STATEMENT BY HARVEY W. BROWN, INTERNATIONAL PRESIDENT, INTERNATIONAL ASSOCIATION OF MACHINISTS BEFORE THE SENATE COMMITTEE ON FINANCE, DEALING WITH VARIOUS BILLS PERTAINING TO TAXES ON MARGARINE, MAY 17 AND 18, 1948

As head of an organization representing over 600,000 members, and if the familiies of these members be included, some 2,000,000 people, I would like to add my voice to the popular demand now sweeping the country that all penalizing taxes on margarine be repealed, but particularly the 10-cent tax on colored margarine.

The 10-cent tax is so discriminatory and so specious a tax that it has no place on the Federal statute books, altogether apart from the burden it imposes on that section of the population, which unable to buy butter at three times the price of margarine, must, by force of circumstances, buy margarine. As a tax on a food still within the reach of the low and moderate income groups, it is as oppressive a tax, sales or otherwise, as can be imagined.

The notion that margarine is inferior to butter, from a nutritive point of view, and that therefore the public must be protected against it, has long ago been proven false. J. W. M. Bunker, as long ago as 1927, in a study on the health values of fats, put the matter in the American Journal of Public Health as follows:

"Beef fat excreted in the milk of a cow is no different in its origin from beef fat which is retained within the animal, although the chemistry of butterfat and oil differ somewhat. Each is a suitable food. The vegetable oils, also, such as olive oil, palm oil, cocoanut oil, peanut oil, cottonseed oil, and others are all suitable foodstuffs. The digestibility of the various animal and vegetable fats is high."
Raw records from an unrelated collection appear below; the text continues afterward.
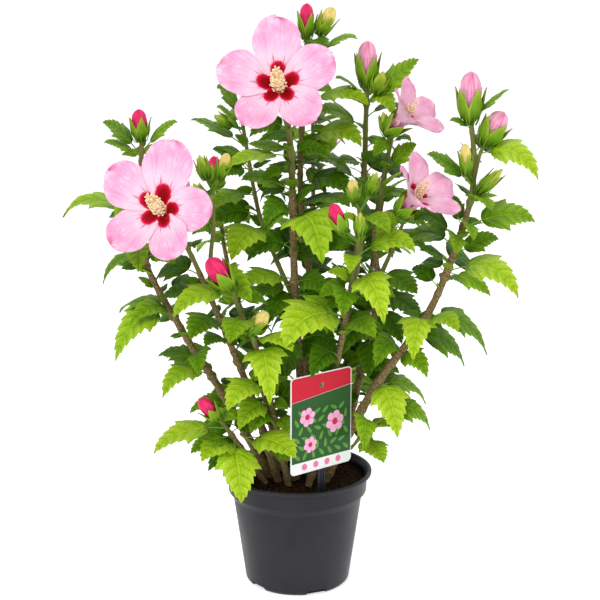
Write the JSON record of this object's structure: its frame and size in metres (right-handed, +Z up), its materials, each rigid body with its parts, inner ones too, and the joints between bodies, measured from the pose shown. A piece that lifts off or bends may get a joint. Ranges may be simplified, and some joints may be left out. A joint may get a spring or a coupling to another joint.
{
  "type": "potted hibiscus shrub",
  "caption": "Many-stemmed flowering hibiscus shrub with lobed leaves, open blooms and buds, growing in a round plastic nursery pot with a plant label on a stake.",
  "frame": {"origin": "centre of the pot's flat underside, on the floor", "axes": "+Z up the pot's axis; -Y is the front that the plant label and the two large blooms face; +X is to the right seen from the front"},
  "size_m": [0.503, 0.3468, 0.654],
  "materials": {
    "pot_plastic": "satin anthracite plastic",
    "soil": "moist crumbly peat",
    "bark": "matt grey-brown bark",
    "foliage": "soft leaf sheen",
    "label_print": "smooth printed card",
    "stake_plastic": "satin dark plastic"
  },
  "bodies": {
    "root": {"pot": "pot_plastic", "soil": "soil", "label_card": "label_print", "label_stake": "stake_plastic", "stem_left_outer": "bark", "stem_left_front": "bark", "stem_front_left": "bark", "stem_low_left": "bark", "stem_centre": "bark", "stem_tall": "bark", "stem_front": "bark", "stem_right_centre": "bark", "stem_right": "bark", "stem_right_outer": "bark", "stem_back_left": "bark", "stem_back_centre": "bark", "stem_back_right": "bark", "crown_left_outer": "foliage", "crown_left_front": "foliage", "crown_front_left": "foliage", "crown_low_left": "foliage", "crown_centre": "foliage", "crown_tall": "foliage", "crown_front": "foliage", "crown_right_centre": "foliage", "crown_right": "foliage", "crown_right_outer": "foliage", "crown_back_left": "foliage", "crown_back_centre": "foliage", "crown_back_right": "foliage", "shoot_front_left": "foliage", "shoot_front": "foliage", "shoot_left": "foliage", "shoot_right": "foliage", "shoot_right_back": "foliage", "shoot_back_left": "foliage", "shoot_back": "foliage", "shoot_back_right": "foliage"}
  },
  "joints": []
}
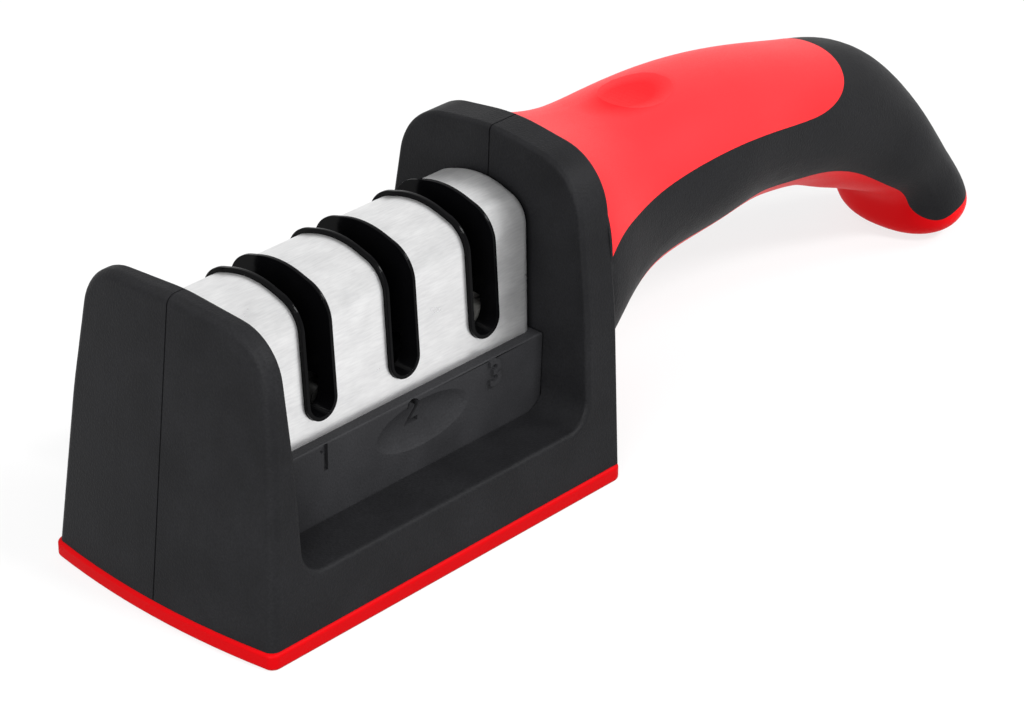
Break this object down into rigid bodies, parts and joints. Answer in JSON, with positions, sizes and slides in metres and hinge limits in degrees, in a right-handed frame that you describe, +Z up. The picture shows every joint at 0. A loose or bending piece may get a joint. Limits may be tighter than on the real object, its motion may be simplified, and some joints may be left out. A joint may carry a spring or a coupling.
{
  "type": "knife sharpener",
  "caption": "Manual pull-through knife sharpener with three numbered knife slots in a steel-covered lift-out cartridge, a soft-grip arched handle and an anti-slip sole.",
  "frame": {"origin": "on the flat resting face of the sole, on the seam plane, midway between the body's front corners and the back of the arch at the sole", "axes": "+Z up from the resting face, +X along the sharpener from the front pillar towards the handle, Y along the knife slots"},
  "size_m": [0.1994, 0.051, 0.0586],
  "materials": {
    "black_body": "fine-grained charcoal black ABS, satin to matte",
    "inner_plastic": "plain black moulded plastic",
    "red_sole": "bright red soft rubber, satin",
    "red_grip": "coral red soft-touch thermoplastic rubber, satin",
    "screw_steel": "zinc-bright steel",
    "brushed_cover": "bright satin stainless steel sheet",
    "gloss_liner": "polished jet black plastic",
    "diamond_grit": "nickel with bonded diamond grit",
    "white_ceramic": "fired white alumina, unglazed",
    "carbide": "ground tungsten carbide"
  },
  "bodies": {
    "body": {"left_shell": "black_body", "right_shell": "black_body", "base_plate": "inner_plastic", "sole": "red_sole", "top_grip": "red_grip", "lower_grip": "red_grip", "case_screws": "screw_steel", "base_screws": "screw_steel"},
    "cartridge": {"cartridge_housing": "black_body", "cartridge_base": "inner_plastic", "cartridge_screws": "screw_steel", "steel_cover": "brushed_cover", "slot_guide_1": "gloss_liner", "slot_guide_2": "gloss_liner", "slot_guide_3": "gloss_liner", "diamond_axle_front": "screw_steel", "diamond_axle_rear": "screw_steel", "ceramic_axle_front": "screw_steel", "ceramic_axle_rear": "screw_steel", "carbide_blade_front": "carbide", "carbide_blade_rear": "carbide", "blade_holder": "inner_plastic", "blade_pin": "screw_steel"},
    "diamond_front": {"diamond_wheel_front": "diamond_grit"},
    "diamond_rear": {"diamond_wheel_rear": "diamond_grit"},
    "ceramic_front": {"ceramic_wheel_front": "white_ceramic"},
    "ceramic_rear": {"ceramic_wheel_rear": "white_ceramic"}
  },
  "joints": [
    {"name": "cartridge_lift", "type": "slide", "parent": "body", "child": "cartridge", "axis": [0, 0, 1], "range_m": [0, 0.055]},
    {"name": "diamond_front_spin", "type": "hinge", "parent": "cartridge", "child": "diamond_front", "pos_m": [-0.01936, 0, 0.03023], "axis": [0, 1, 0], "continuous": true},
    {"name": "diamond_rear_spin", "type": "hinge", "parent": "cartridge", "child": "diamond_rear", "pos_m": [-0.01184, 0, 0.03023], "axis": [0, 1, 0], "continuous": true},
    {"name": "ceramic_front_spin", "type": "hinge", "parent": "cartridge", "child": "ceramic_front", "pos_m": [0.01754, 0, 0.03023], "axis": [0, 1, 0], "continuous": true},
    {"name": "ceramic_rear_spin", "type": "hinge", "parent": "cartridge", "child": "ceramic_rear", "pos_m": [0.02506, 0, 0.03023], "axis": [0, 1, 0], "continuous": true}
  ]
}
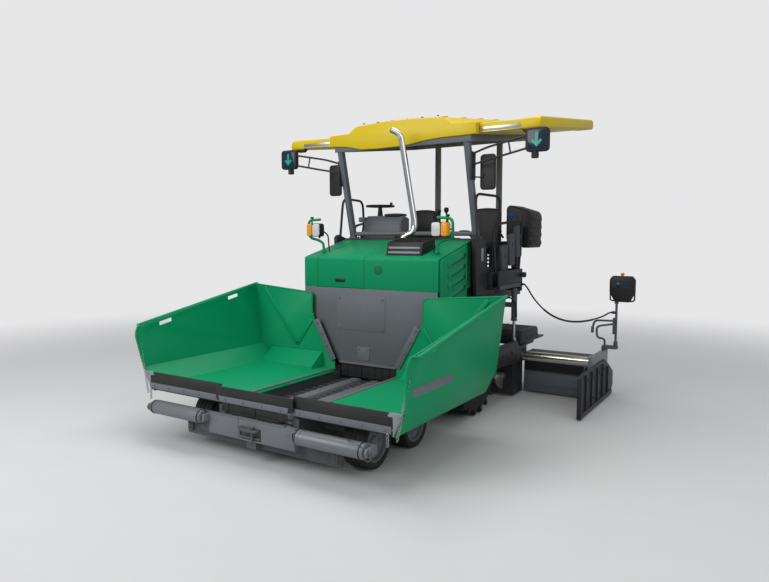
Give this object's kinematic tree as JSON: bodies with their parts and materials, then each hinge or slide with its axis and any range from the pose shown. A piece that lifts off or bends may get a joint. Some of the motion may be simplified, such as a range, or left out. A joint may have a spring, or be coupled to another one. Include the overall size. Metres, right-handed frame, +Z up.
{
  "type": "wheeled asphalt paver",
  "caption": "Wheeled road paver with a folding hopper, push rollers, conveyor tunnel, augers, roofed operator's stand and an extending screed.",
  "frame": {"origin": "on the ground under the middle of the machine's bounding box", "axes": "+Z up, +Y towards the rear of the machine (the hopper faces -Y), +X towards the machine's left side"},
  "size_m": [5.16, 5.2, 3.9554],
  "materials": {
    "green": "satin green paint, lightly dusted",
    "grey": "satin mid-grey paint",
    "dark": "satin anthracite paint",
    "yellow": "yellow moulded glass-fibre roof",
    "rubber": "matt black rubber",
    "tyre": "black tyre on a grey rim",
    "steel": "bare worn steel",
    "chrome": "polished tube",
    "black": "matt black plastic",
    "seat": "black grained upholstery",
    "cable": "black cable sheath"
  },
  "bodies": {
    "tractor": {"chassis_frame": "grey", "rear_axle": "grey", "engine_block": "dark", "conveyor_deck": "dark", "bulkhead": "grey", "apron_flap_middle": "rubber", "hood_shell": "green", "exhaust_pipe": "chrome", "headlight_left": "green", "headlight_right": "green", "platform_deck": "dark", "side_panel_left": "dark", "side_panel_right": "dark", "operator_console": "grey", "seat_left": "seat", "seat_right": "seat", "side_locker": "black", "roof_frame": "grey", "roof_shell": "yellow", "mirror_arm_left": "dark", "mirror_arm_right": "dark", "control_cable": "cable"},
    "screed": {"screed_body": "dark", "tow_arm_left": "dark", "tow_arm_right": "dark"},
    "push_beam": {"roller_beam": "grey"},
    "engine_flap": {"hood_flap": "green"},
    "steering_wheel": {"steering_wheel": "black"},
    "wing_left": {"hopper_wing_left": "green", "apron_flap_left": "rubber"},
    "rear_wheel_left": {"rear_wheel_left": "tyre"},
    "front_knuckle_left": {"front_knuckle_left": "grey"},
    "front_wheel_left": {"front_wheel_left": "tyre"},
    "second_knuckle_left": {"second_knuckle_left": "grey"},
    "second_wheel_left": {"second_wheel_left": "tyre"},
    "push_roller_left": {"push_roller_left": "steel"},
    "side_door_left": {"side_door_left": "green"},
    "auger_left": {"auger_left": "steel"},
    "lift_rod_left": {"lift_rod_left": "steel"},
    "screed_extension_left": {"screed_extension_left": "grey", "control_stand_left": "dark"},
    "end_gate_left": {"end_gate_left": "grey"},
    "roof_extension_left": {"roof_extension_left": "yellow"},
    "wing_right": {"hopper_wing_right": "green", "apron_flap_right": "rubber"},
    "rear_wheel_right": {"rear_wheel_right": "tyre"},
    "front_knuckle_right": {"front_knuckle_right": "grey"},
    "front_wheel_right": {"front_wheel_right": "tyre"},
    "second_knuckle_right": {"second_knuckle_right": "grey"},
    "second_wheel_right": {"second_wheel_right": "tyre"},
    "push_roller_right": {"push_roller_right": "steel"},
    "side_door_right": {"side_door_right": "green"},
    "auger_right": {"auger_right": "steel"},
    "lift_rod_right": {"lift_rod_right": "steel"},
    "screed_extension_right": {"screed_extension_right": "grey", "control_stand_right": "dark"},
    "end_gate_right": {"end_gate_right": "grey"},
    "roof_extension_right": {"roof_extension_right": "yellow"}
  },
  "joints": [
    {"name": "steering_wheel_turn", "type": "hinge", "parent": "tractor", "child": "steering_wheel", "pos_m": [-0.735, 0.95, 2.608], "axis": [0, 0, 1], "range_deg": [-450, 450]},
    {"name": "rear_wheel_left_spin", "type": "hinge", "parent": "tractor", "child": "rear_wheel_left", "pos_m": [0.98, 0.22, 0.64], "axis": [1, 0, 0], "continuous": true},
    {"name": "front_knuckle_left_steer", "type": "hinge", "parent": "tractor", "child": "front_knuckle_left", "pos_m": [0.815, -1.97, 0.25], "axis": [0, 0, 1], "range_deg": [-25, 25]},
    {"name": "front_wheel_left_spin", "type": "hinge", "parent": "front_knuckle_left", "child": "front_wheel_left", "pos_m": [0.99, -1.97, 0.245], "axis": [1, 0, 0], "continuous": true},
    {"name": "second_knuckle_left_steer", "type": "hinge", "parent": "tractor", "child": "second_knuckle_left", "pos_m": [0.815, -1.24, 0.25], "axis": [0, 0, 1], "range_deg": [-25, 25]},
    {"name": "second_wheel_left_spin", "type": "hinge", "parent": "second_knuckle_left", "child": "second_wheel_left", "pos_m": [0.99, -1.24, 0.245], "axis": [1, 0, 0], "continuous": true},
    {"name": "wing_left_fold", "type": "hinge", "parent": "tractor", "child": "wing_left", "pos_m": [0.43, -1.47, 0.508], "axis": [0, -1, 0], "range_deg": [0, 42]},
    {"name": "side_door_left_open", "type": "hinge", "parent": "tractor", "child": "side_door_left", "pos_m": [0.988, 0.225, 1.7], "axis": [0, 0, 1], "range_deg": [0, 90]},
    {"name": "push_roller_left_spin", "type": "hinge", "parent": "push_beam", "child": "push_roller_left", "pos_m": [0.986, -2.53, 0.372], "axis": [1, 0, 0], "continuous": true},
    {"name": "auger_left_spin", "type": "hinge", "parent": "tractor", "child": "auger_left", "pos_m": [0.61, 1.08, 0.33], "axis": [1, 0, 0], "continuous": true},
    {"name": "lift_rod_left_extend", "type": "slide", "parent": "tractor", "child": "lift_rod_left", "axis": [0, 0, 1], "range_m": [0, 0.225]},
    {"name": "screed_extension_left_extend", "type": "slide", "parent": "screed", "child": "screed_extension_left", "axis": [1, 0, 0], "range_m": [-0.75, 0.25], "deforming": ["control_cable"]},
    {"name": "end_gate_left_raise", "type": "slide", "parent": "screed_extension_left", "child": "end_gate_left", "axis": [0, 0, 1], "range_m": [0, 0.15]},
    {"name": "roof_extension_left_extend", "type": "slide", "parent": "tractor", "child": "roof_extension_left", "axis": [1, 0, 0], "range_m": [-0.52, 0]},
    {"name": "rear_wheel_right_spin", "type": "hinge", "parent": "tractor", "child": "rear_wheel_right", "pos_m": [-0.98, 0.22, 0.64], "axis": [1, 0, 0], "continuous": true},
    {"name": "front_knuckle_right_steer", "type": "hinge", "parent": "tractor", "child": "front_knuckle_right", "pos_m": [-0.815, -1.97, 0.25], "axis": [0, 0, 1], "range_deg": [-25, 25]},
    {"name": "front_wheel_right_spin", "type": "hinge", "parent": "front_knuckle_right", "child": "front_wheel_right", "pos_m": [-0.99, -1.97, 0.245], "axis": [1, 0, 0], "continuous": true},
    {"name": "second_knuckle_right_steer", "type": "hinge", "parent": "tractor", "child": "second_knuckle_right", "pos_m": [-0.815, -1.24, 0.25], "axis": [0, 0, 1], "range_deg": [-25, 25]},
    {"name": "second_wheel_right_spin", "type": "hinge", "parent": "second_knuckle_right", "child": "second_wheel_right", "pos_m": [-0.99, -1.24, 0.245], "axis": [1, 0, 0], "continuous": true},
    {"name": "wing_right_fold", "type": "hinge", "parent": "tractor", "child": "wing_right", "pos_m": [-0.43, -1.47, 0.508], "axis": [0, 1, 0], "range_deg": [0, 42]},
    {"name": "side_door_right_open", "type": "hinge", "parent": "tractor", "child": "side_door_right", "pos_m": [-0.988, 0.225, 1.7], "axis": [0, 0, -1], "range_deg": [0, 90]},
    {"name": "push_roller_right_spin", "type": "hinge", "parent": "push_beam", "child": "push_roller_right", "pos_m": [-0.986, -2.53, 0.372], "axis": [1, 0, 0], "continuous": true},
    {"name": "auger_right_spin", "type": "hinge", "parent": "tractor", "child": "auger_right", "pos_m": [-0.61, 1.08, 0.33], "axis": [1, 0, 0], "continuous": true},
    {"name": "lift_rod_right_extend", "type": "slide", "parent": "tractor", "child": "lift_rod_right", "axis": [0, 0, 1], "range_m": [0, 0.225]},
    {"name": "screed_extension_right_extend", "type": "slide", "parent": "screed", "child": "screed_extension_right", "axis": [-1, 0, 0], "range_m": [-0.75, 0.25]},
    {"name": "end_gate_right_raise", "type": "slide", "parent": "screed_extension_right", "child": "end_gate_right", "axis": [0, 0, 1], "range_m": [0, 0.15]},
    {"name": "roof_extension_right_extend", "type": "slide", "parent": "tractor", "child": "roof_extension_right", "axis": [-1, 0, 0], "range_m": [-0.52, 0]},
    {"name": "push_beam_swivel", "type": "hinge", "parent": "tractor", "child": "push_beam", "pos_m": [0, -2.4665, 0.3], "axis": [0, 0, 1], "range_deg": [-3, 3]},
    {"name": "engine_flap_open", "type": "hinge", "parent": "tractor", "child": "engine_flap", "pos_m": [-0.397, 0.3096, 2.1104], "axis": [-1, 0, 0], "range_deg": [0, 60]},
    {"name": "screed_lift", "type": "hinge", "parent": "tractor", "child": "screed", "pos_m": [0, -0.375, 0.6], "axis": [1, 0, 0], "range_deg": [0, 8]}
  ],
  "couplings": [
    {"joint": "front_knuckle_left_steer", "follows": "steering_wheel_turn", "ratio": 0.0555},
    {"joint": "second_knuckle_left_steer", "follows": "steering_wheel_turn", "ratio": 0.0555},
    {"joint": "lift_rod_left_extend", "follows": "screed_lift", "m_per_rad": 1.61},
    {"joint": "front_knuckle_right_steer", "follows": "steering_wheel_turn", "ratio": 0.0555},
    {"joint": "second_knuckle_right_steer", "follows": "steering_wheel_turn", "ratio": 0.0555},
    {"joint": "lift_rod_right_extend", "follows": "screed_lift", "m_per_rad": 1.61}
  ]
}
Discussing facts and fancies about food fats in the same journal in 1941, A. J. Carlson of the University of Chicago said:

"All the scientific data on the digestibility, flavor and color of the dietary fats show clearly that there is no significant difference in digestibility between animal and vegetable fats and that the acceptability of those fats in regard to color and flavor is a matter of past conditioning of the individual and of no other significance in nutrition."